Four of those five songs were written by friends of mine. A couple of these friends I found along the path of songwriting retreats and another was a dear friend and mentor from my childhood. Not many people had heard these songs and I was inspired to jump into a good studio, work with some exceptional players and engineers, and bring the songs my own character because the world needed to hear them and know what exceptional songwriters they are. What ensued were some fantastic tracks that have since gathered dust.
It was in the bootstrapping of the rebooting of myself, a wild hair emerged – why not record five more songs from various artists that have strongly influenced me as an artist? Why not pick bold songs? Sure, I might fuck these up but I might not and it could be worth the run. So, I flew down to Austin, just beyond the concrescence of COVID-19 variants, and spent two days crafting some incredible recordings with some kick-ass people.
It felt so good to get back into some kind of groove and I realized that I loved the studio far more than I loved sitting in front of my phone or a laptop or traveling on the road. I was finding me but authentically.
What the Future Looks Like
Well, as you can see, i've started a newsletter or...at least one! My hope is to keep this up. The truth is – I love writing and I have a lot I want to share. My hope is to send this out to you and attach it to my blog so it can become part of this whole art thing.
In 2022, I'll be releasing a book of poetry that I am really excited for. I love the spontaneity of poetry and it is such a freer form of art than the meticulous nature of forming and polishing songs. I'm seeking how to publish these poems and would like to have a physical book that is bespoke and weighty, even at 75 pages. More to come soon! Here's an art piece from the book.
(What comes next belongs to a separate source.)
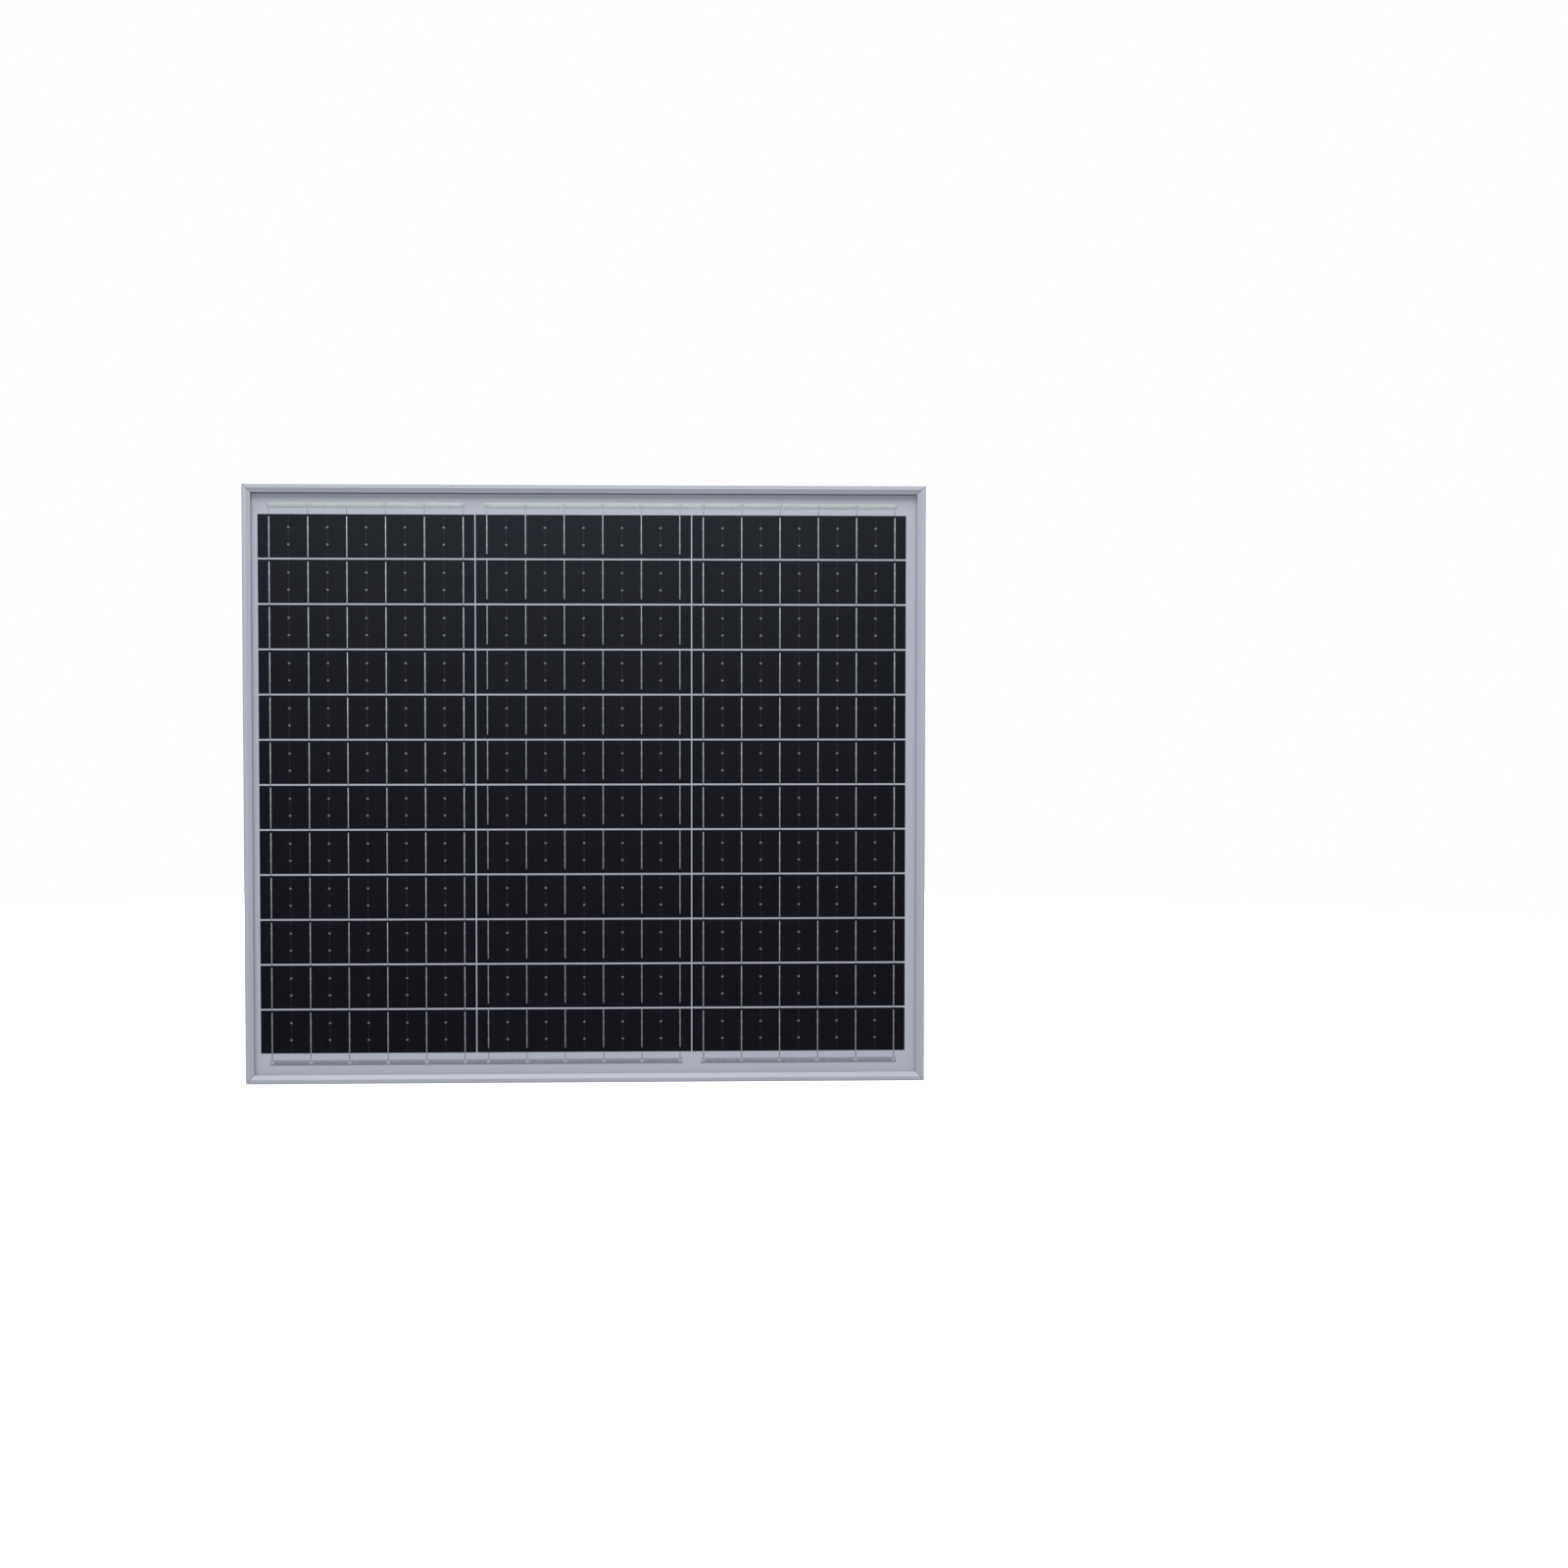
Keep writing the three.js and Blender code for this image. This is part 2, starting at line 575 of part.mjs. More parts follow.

Musically, the new album Impressions, will be a 10-track LP and should arrive mid-spring to early-summer. We have just finished mastering the tracks and the album, front-to-back, is an exceptional recording masterpiece. Tracked at Blue Rock Studios by Chris Bell (The Eagles, Paul Simon) using the latest Neve pre-amps with incredible session players and mastered at Lurssen Mastering (Jackson Browne, Disney, Eric Clapton), the album quality is the best i've had the chance to be a part of.
This is where the authenticity kicks in. It might mean that I keep pressing along in my thriving technology career so I can afford to collaborate with the best in the business and create these bespoke experiences for you and for those I love dearly. In some ways, I think that sounds so much fun. There will be a time when my teenagers are adults, when the child support is finally paid off, and when I have the bandwidth the play the game but for now, i'm going to create and just see where it goes.
I hope to hit the road next summer, if COVID-19 improves. I do love being on stage and weaving tall tales about my life and the origins of my songs. It will happen when the time is right. In the meantime, I hope to continue to connect with you all through these ramblings and through the songs and poems that come alive.